Efficient hierarchical ZIF-based electro/photocatalyst toward hydrogen generation and evolution

Abstract

In this study, a well-designed hierarchical BiFeO3/ZIF-67 (BFO-ZIF) composite was successfully synthesized to improve the performance of photocatalytic hydrogen generation in comparison to bare BiFeO3 and ZIF-67. Moreover, the behavior of the resultant electrocatalysts was also investigated in the hydrogen evolution reaction (HER). The synthesized electro-photocatalysts were characterized by various physical and photo/electrochemical analyses. The remarkable outcomes of the composite with 50 wt% of ZIF-67 in hydrogen generation correspond to the high specific surface area of the photocatalyst concurrently with the formation of active sites and new charge channels, leading to a modified charge transfer pathway and lower electron-hole recombination.
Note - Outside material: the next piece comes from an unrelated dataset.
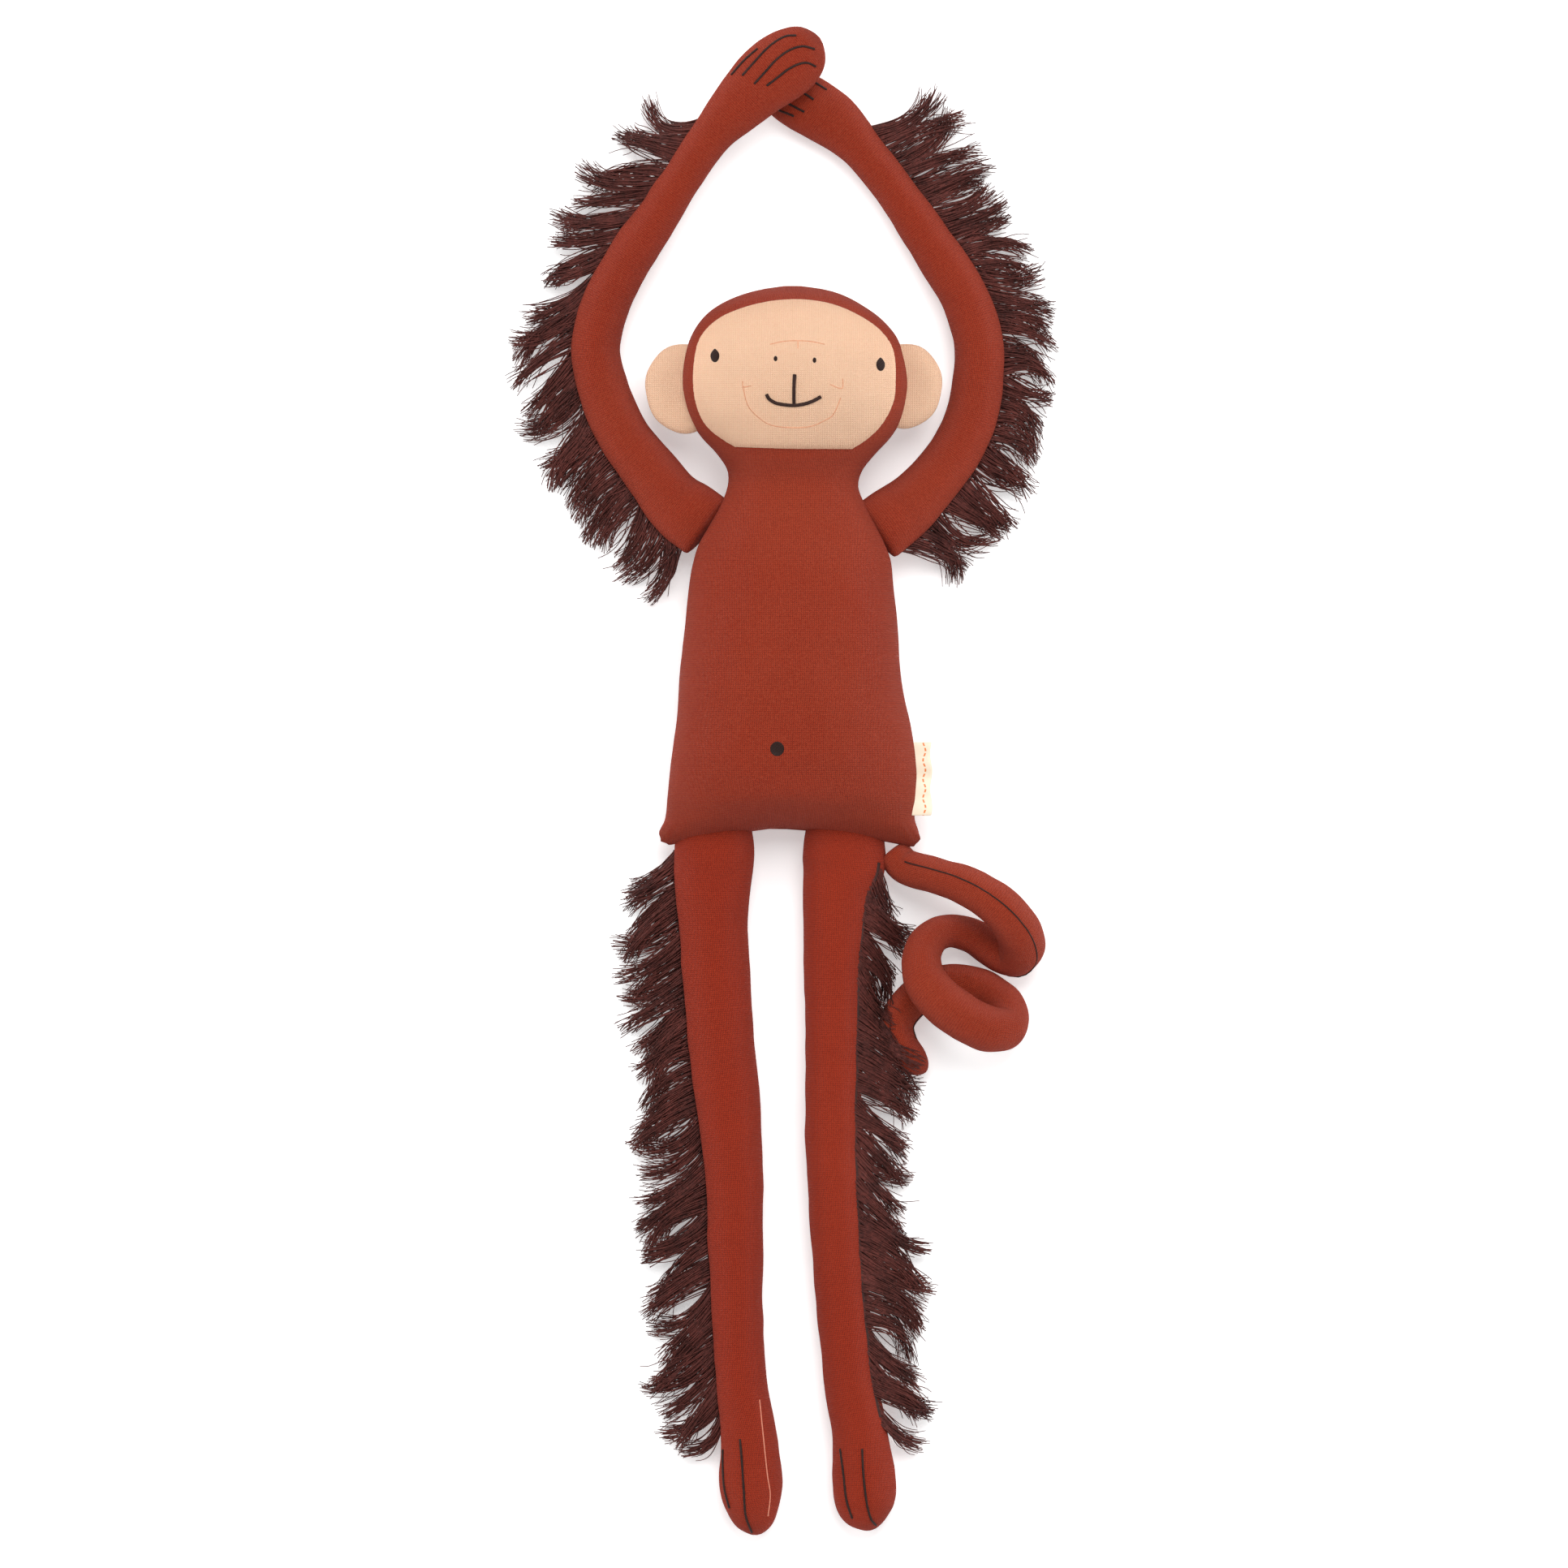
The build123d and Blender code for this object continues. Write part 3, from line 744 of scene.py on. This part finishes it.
def make_embroidery(on_face, on_body):
    """Eyes, nostrils, mouth, painted shade along the creases round the muzzle, and the navel."""
    pads = [
        ("right_eye", "eye_right", on_face, oval((-28.1, 122.6), 1.85, 2.8, 0.55), 0.55, 28, 5),
        ("left_eye", "eye_left", on_face, oval((32.8, 119.4), 1.85, 2.8, 0.55), 0.55, 28, 5),
        ("navel", "navel_embroidery", on_body, oval((-5.2, -22.0), 2.9, 3.0), 0.5, 28, 5),
        ("right_nostril", "nostrils", on_face, oval((-5.8, 121.3), 0.85, 1.25), 0.35, 16, 3),
        ("left_nostril", "nostrils", on_face, oval((8.5, 120.7), 0.85, 1.25), 0.35, 16, 3),
    ]
    for name, node, surface, outline, height, count, rings in pads:
        pad = satin_pad(f"{name}_stitches", outline, surface, height, count, rings)
        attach(pad, "torso" if name == "navel" else "head")
        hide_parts(node)
    smile = [(-9.1, 108.2), (-8.2, 106.6), (-5.8, 105.1), (-2.4, 104.4), (1.2, 104.2), (4.8, 104.7),
             (8.0, 105.8), (10.9, 107.4)]
    lip_line = [(1.2, 115.4), (0.95, 110.0), (1.0, 104.2)]
    mouth = back_stitch("mouth_stitches", [smile, lip_line], on_face, 0.66, embroidery_thread)
    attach(mouth, "head")
    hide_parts("mouth_embroidery")
    muzzle = [
        [(-17.8, 111.0), (-16.0, 104.2), (-12.4, 100.0), (-7.6, 97.0), (0.3, 96.0), (7.2, 96.5), (12.6, 98.8),
         (15.4, 100.8), (18.2, 107.0)],
        [(-7.8, 126.6), (-2.6, 127.7), (2.4, 127.9), (7.4, 127.6), (12.2, 126.6)],
        [(-17.9, 113.1), (-17.7, 111.0), (-14.8, 111.3)],
        [(18.9, 114.0), (18.6, 110.4), (14.2, 111.8)],
        [(2.4, 127.9), (2.4, 125.0)],
    ]
    # Painted shade: darker flesh-knit threads sunk along the creases round the muzzle.
    sunk = [laid_line(line, on_face, -0.12) for line in muzzle]
    creases = threads("muzzle_creases", sunk, 0.24, knit["crease"])
    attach(creases, "head")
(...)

The maximum H2 generation rate over the optimal BFO-ZIF composite (BFO-ZIF(50)) attained 1617 μmol g−1 h−1 during visible light exposure, surpassing the rates observed for pure BFO and ZIF-67. Furthermore, the BFO-ZIF(50) electrocatalyst, with the onset potential of −0.089 V, resulted in an overpotential of −0.19 V at a current density of 10 mA cm−2, while a Tafel slope of 81.6 mV dec−1 in 1.0 M KOH showed the highest activity. The elevated photocatalytic hydrogen generation and improved HER performance of the developed catalysts signify a synergistic effect resulting from the junction and the Z-scheme charge transfer mechanism between the ZIF-67 and BFO nanomaterials. This introduces the BFO-ZIF composite as an efficient photocatalyst and electrocatalyst for hydrogen generation and evolution reaction.